- **EXERCISE DETAILS**:
Would you quote the material below from its first line through the line containing "gold over them.", exactly and with both ends included?

- **RECORDED INFORMATION**:
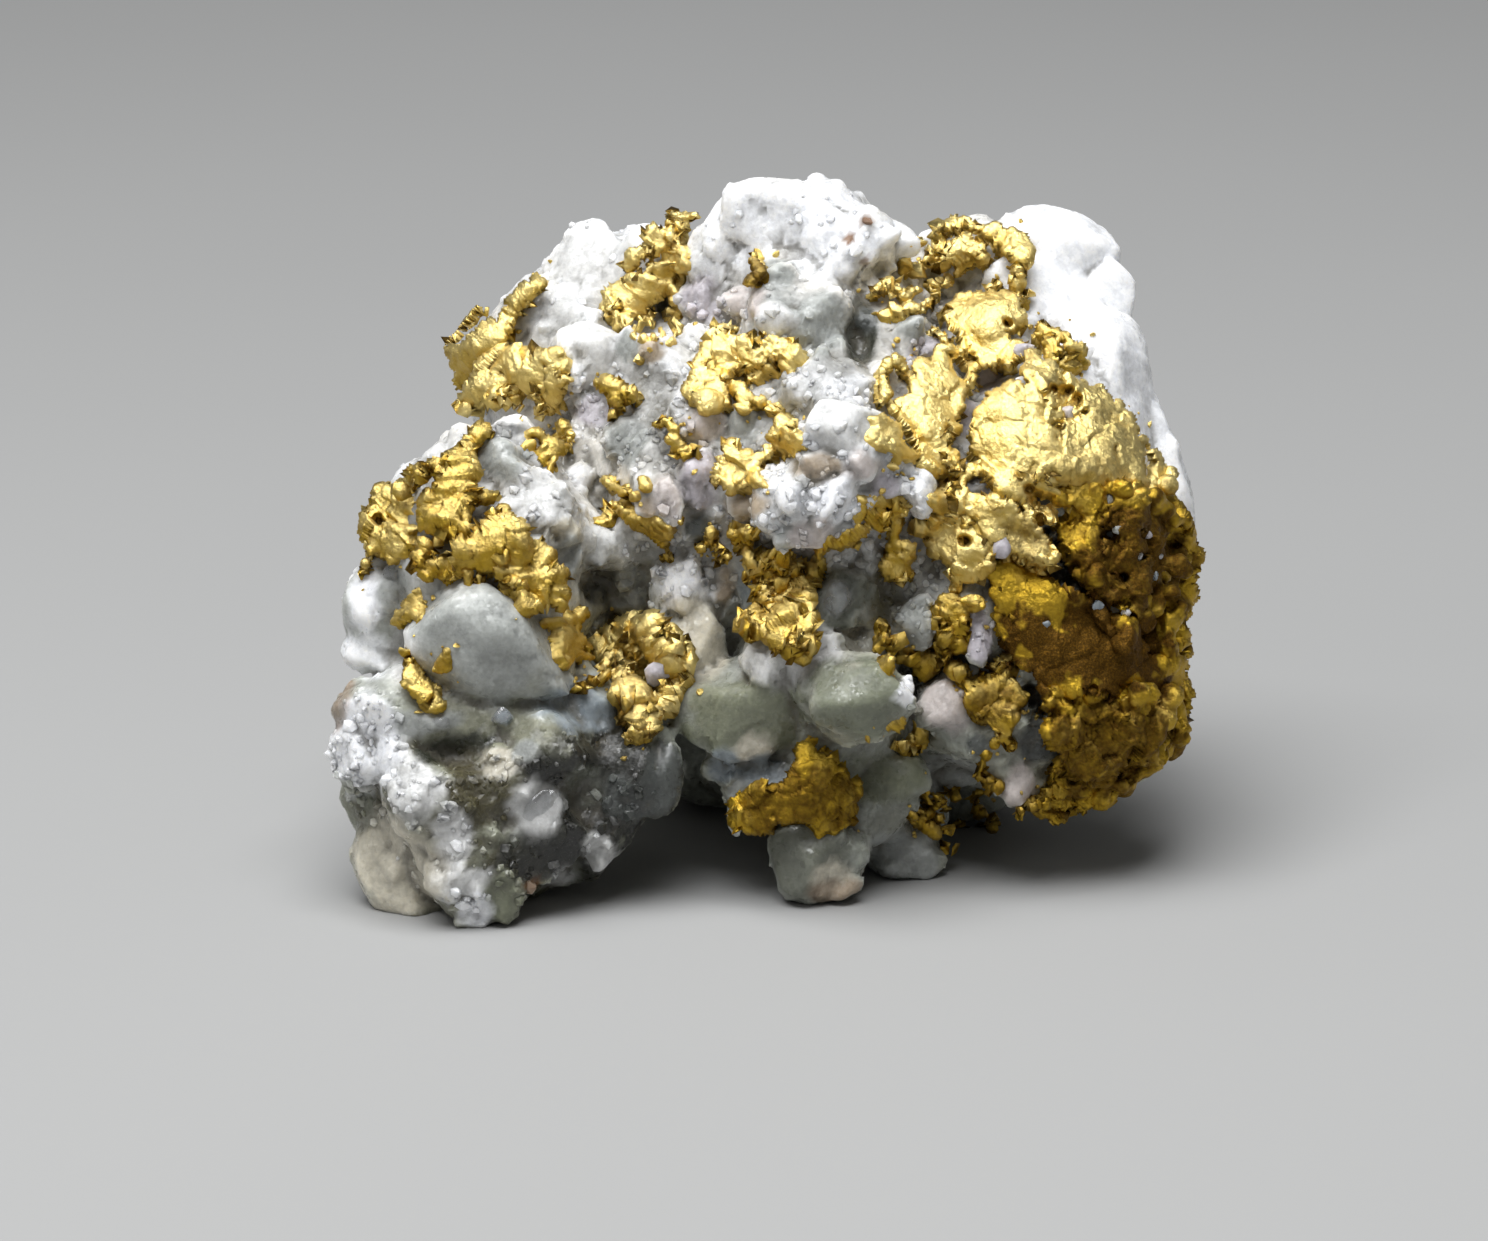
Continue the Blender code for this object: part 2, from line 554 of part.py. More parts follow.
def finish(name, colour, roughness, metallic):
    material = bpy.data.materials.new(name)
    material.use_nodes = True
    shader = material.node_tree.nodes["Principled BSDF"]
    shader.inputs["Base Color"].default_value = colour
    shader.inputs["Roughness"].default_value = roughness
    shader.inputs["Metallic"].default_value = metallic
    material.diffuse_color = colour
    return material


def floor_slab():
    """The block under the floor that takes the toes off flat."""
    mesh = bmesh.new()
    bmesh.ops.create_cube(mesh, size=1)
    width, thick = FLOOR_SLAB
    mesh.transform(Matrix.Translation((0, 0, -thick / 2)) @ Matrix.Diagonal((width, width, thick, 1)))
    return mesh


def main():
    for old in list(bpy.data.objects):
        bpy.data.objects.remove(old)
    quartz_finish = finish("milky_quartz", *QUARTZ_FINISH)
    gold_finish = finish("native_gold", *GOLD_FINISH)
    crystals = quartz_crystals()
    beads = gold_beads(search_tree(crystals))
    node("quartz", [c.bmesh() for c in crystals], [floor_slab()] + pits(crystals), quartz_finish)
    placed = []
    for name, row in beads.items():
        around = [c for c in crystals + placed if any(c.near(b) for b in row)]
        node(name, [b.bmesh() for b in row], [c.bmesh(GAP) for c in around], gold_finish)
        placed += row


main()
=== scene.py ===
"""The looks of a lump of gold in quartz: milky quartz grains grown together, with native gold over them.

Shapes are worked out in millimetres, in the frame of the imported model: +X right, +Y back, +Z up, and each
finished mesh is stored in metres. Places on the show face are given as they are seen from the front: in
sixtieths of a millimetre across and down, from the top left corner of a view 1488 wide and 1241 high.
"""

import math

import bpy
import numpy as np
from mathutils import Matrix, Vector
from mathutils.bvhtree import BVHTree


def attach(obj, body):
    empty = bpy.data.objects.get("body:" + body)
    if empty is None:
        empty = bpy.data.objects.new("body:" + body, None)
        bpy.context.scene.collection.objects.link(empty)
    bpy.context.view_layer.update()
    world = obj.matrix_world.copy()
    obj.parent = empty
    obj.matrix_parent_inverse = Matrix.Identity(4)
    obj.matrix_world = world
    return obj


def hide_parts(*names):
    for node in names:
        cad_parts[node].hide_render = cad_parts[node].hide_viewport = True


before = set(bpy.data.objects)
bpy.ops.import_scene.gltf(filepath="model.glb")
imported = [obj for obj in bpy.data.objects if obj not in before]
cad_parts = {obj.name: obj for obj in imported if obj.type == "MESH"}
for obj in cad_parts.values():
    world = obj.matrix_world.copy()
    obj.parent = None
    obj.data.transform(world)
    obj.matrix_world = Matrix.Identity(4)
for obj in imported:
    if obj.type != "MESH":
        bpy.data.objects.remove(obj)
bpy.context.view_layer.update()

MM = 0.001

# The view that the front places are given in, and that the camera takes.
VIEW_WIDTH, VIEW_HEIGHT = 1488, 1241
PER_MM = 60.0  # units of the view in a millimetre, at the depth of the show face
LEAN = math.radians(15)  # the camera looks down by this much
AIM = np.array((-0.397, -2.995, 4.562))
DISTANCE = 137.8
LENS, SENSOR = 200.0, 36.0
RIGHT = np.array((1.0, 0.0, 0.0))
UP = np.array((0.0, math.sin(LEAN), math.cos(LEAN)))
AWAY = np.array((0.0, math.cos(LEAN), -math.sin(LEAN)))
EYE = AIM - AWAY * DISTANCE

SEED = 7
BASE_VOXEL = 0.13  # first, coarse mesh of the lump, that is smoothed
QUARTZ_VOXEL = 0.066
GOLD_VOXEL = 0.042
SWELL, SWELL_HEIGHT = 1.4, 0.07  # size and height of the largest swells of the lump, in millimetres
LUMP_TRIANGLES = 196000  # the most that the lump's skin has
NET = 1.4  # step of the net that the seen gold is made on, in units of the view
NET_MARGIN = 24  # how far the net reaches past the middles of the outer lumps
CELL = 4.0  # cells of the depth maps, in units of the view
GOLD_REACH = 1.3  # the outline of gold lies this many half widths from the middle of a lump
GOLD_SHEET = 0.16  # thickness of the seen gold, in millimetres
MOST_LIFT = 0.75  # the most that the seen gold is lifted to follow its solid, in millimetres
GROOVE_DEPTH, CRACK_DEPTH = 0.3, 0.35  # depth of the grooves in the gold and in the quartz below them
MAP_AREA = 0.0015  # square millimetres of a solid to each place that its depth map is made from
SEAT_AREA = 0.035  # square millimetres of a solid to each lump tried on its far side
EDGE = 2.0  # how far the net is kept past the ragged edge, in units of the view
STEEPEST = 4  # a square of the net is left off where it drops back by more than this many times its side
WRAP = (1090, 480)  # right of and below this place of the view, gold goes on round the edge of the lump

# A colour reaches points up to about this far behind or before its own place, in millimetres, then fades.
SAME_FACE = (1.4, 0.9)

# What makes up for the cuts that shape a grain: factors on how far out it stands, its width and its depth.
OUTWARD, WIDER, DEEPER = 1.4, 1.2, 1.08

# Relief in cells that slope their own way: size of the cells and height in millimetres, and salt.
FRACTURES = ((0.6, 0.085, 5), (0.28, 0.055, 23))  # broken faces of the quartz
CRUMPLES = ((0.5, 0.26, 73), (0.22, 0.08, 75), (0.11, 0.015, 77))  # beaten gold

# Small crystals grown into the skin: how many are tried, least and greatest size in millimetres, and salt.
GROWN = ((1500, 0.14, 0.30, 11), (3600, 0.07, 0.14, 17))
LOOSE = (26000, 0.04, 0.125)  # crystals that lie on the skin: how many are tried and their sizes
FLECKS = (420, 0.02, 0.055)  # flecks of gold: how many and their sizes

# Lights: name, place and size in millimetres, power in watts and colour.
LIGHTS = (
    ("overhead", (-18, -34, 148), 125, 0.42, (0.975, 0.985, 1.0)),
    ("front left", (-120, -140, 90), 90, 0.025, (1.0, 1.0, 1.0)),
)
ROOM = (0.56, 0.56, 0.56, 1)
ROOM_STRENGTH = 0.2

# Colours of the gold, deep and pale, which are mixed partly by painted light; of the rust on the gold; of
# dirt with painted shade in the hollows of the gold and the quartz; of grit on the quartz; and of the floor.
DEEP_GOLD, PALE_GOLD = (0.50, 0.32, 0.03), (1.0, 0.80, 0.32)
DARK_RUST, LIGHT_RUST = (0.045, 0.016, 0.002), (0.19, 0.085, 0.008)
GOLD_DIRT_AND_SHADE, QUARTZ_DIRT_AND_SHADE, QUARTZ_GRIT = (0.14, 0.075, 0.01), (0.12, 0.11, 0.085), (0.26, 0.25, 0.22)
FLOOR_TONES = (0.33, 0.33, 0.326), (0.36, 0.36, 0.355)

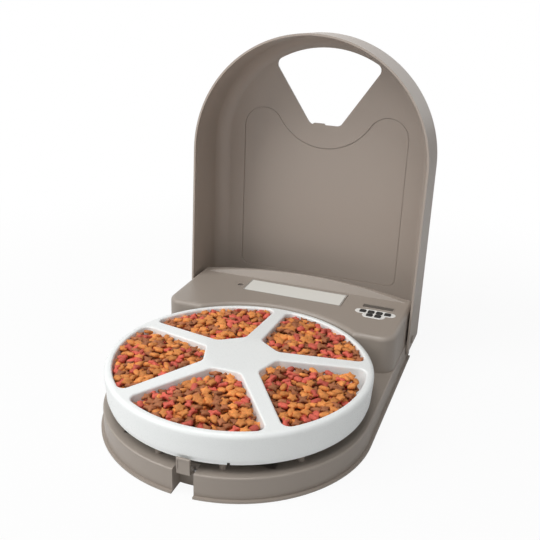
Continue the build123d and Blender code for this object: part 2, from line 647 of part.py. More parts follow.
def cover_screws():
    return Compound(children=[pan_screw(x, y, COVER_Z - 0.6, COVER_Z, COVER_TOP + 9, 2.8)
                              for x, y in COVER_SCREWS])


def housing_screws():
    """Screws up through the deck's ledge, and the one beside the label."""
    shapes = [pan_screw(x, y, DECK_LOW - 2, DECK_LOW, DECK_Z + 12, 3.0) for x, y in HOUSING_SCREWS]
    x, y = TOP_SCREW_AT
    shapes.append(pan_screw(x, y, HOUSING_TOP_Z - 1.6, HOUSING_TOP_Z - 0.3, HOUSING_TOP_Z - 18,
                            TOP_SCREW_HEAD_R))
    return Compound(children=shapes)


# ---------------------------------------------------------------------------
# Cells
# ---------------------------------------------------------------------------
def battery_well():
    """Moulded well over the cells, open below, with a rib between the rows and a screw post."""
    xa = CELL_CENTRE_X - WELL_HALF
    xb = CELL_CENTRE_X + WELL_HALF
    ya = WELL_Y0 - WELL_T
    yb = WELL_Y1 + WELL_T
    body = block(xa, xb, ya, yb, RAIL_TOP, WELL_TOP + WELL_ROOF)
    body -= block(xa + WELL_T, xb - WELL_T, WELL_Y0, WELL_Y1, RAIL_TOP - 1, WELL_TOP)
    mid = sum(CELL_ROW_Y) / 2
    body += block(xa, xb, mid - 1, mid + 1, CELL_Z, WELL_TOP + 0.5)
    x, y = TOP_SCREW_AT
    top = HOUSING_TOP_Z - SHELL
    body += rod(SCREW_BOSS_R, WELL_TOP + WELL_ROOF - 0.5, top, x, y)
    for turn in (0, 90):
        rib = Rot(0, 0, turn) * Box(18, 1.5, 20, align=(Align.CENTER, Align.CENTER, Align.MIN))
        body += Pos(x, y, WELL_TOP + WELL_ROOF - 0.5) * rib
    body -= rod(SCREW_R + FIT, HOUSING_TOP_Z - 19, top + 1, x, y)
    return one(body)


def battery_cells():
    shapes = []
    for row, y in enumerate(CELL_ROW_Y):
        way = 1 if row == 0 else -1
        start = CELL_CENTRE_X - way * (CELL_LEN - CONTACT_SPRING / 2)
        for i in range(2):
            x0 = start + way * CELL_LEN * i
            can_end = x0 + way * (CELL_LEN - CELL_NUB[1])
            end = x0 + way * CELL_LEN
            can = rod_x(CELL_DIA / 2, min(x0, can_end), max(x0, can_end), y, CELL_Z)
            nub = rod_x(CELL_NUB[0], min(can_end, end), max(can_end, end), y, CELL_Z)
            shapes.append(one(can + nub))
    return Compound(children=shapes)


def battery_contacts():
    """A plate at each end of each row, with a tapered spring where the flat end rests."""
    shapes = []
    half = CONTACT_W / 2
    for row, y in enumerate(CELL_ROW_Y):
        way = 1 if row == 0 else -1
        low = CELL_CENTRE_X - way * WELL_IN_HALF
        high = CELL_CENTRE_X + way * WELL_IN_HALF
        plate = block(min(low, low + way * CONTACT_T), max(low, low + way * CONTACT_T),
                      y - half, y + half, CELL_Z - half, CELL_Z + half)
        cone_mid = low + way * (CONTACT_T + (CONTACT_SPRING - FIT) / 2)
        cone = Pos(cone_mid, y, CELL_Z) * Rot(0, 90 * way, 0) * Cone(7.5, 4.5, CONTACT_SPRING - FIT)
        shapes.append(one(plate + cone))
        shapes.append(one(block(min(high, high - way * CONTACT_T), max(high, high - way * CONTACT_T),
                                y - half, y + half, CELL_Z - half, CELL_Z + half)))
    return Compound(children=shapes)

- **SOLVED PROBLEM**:
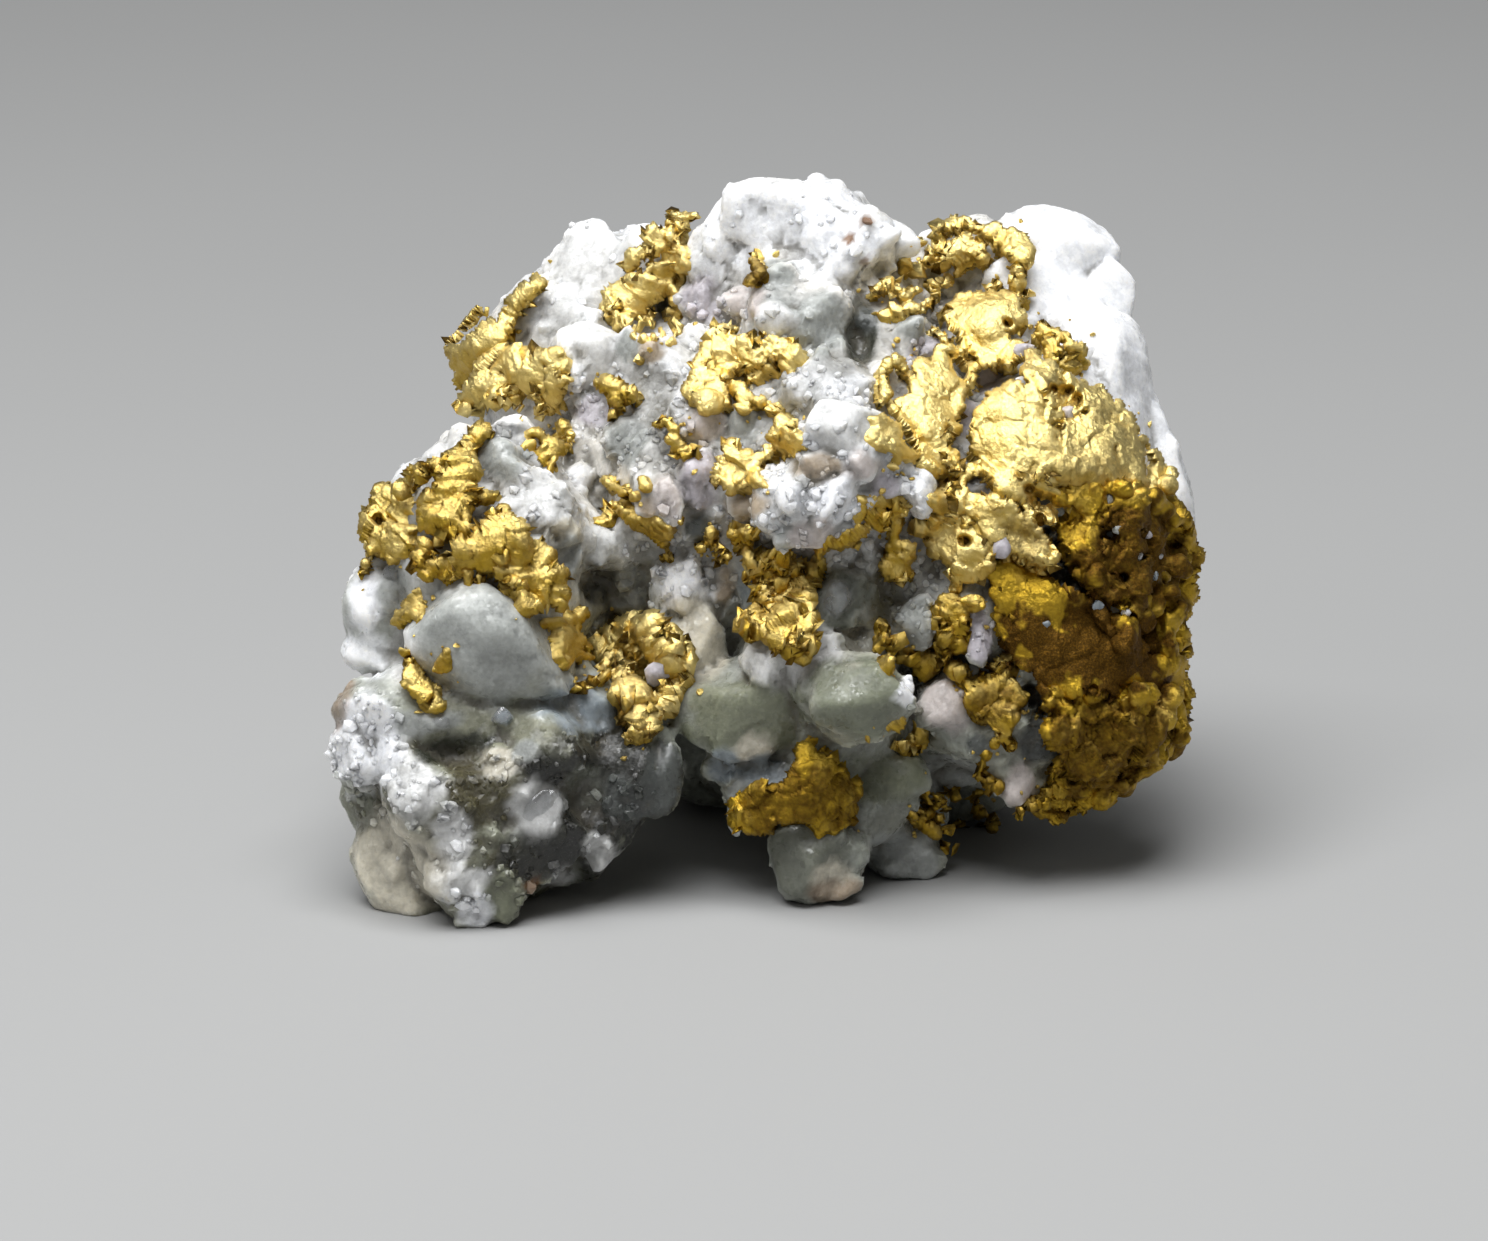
Continue the Blender code for this object: part 2, from line 554 of part.py. More parts follow.
def finish(name, colour, roughness, metallic):
    material = bpy.data.materials.new(name)
    material.use_nodes = True
    shader = material.node_tree.nodes["Principled BSDF"]
    shader.inputs["Base Color"].default_value = colour
    shader.inputs["Roughness"].default_value = roughness
    shader.inputs["Metallic"].default_value = metallic
    material.diffuse_color = colour
    return material


def floor_slab():
    """The block under the floor that takes the toes off flat."""
    mesh = bmesh.new()
    bmesh.ops.create_cube(mesh, size=1)
    width, thick = FLOOR_SLAB
    mesh.transform(Matrix.Translation((0, 0, -thick / 2)) @ Matrix.Diagonal((width, width, thick, 1)))
    return mesh


def main():
    for old in list(bpy.data.objects):
        bpy.data.objects.remove(old)
    quartz_finish = finish("milky_quartz", *QUARTZ_FINISH)
    gold_finish = finish("native_gold", *GOLD_FINISH)
    crystals = quartz_crystals()
    beads = gold_beads(search_tree(crystals))
    node("quartz", [c.bmesh() for c in crystals], [floor_slab()] + pits(crystals), quartz_finish)
    placed = []
    for name, row in beads.items():
        around = [c for c in crystals + placed if any(c.near(b) for b in row)]
        node(name, [b.bmesh() for b in row], [c.bmesh(GAP) for c in around], gold_finish)
        placed += row


main()
=== scene.py ===
"""The looks of a lump of gold in quartz: milky quartz grains grown together, with native gold over them.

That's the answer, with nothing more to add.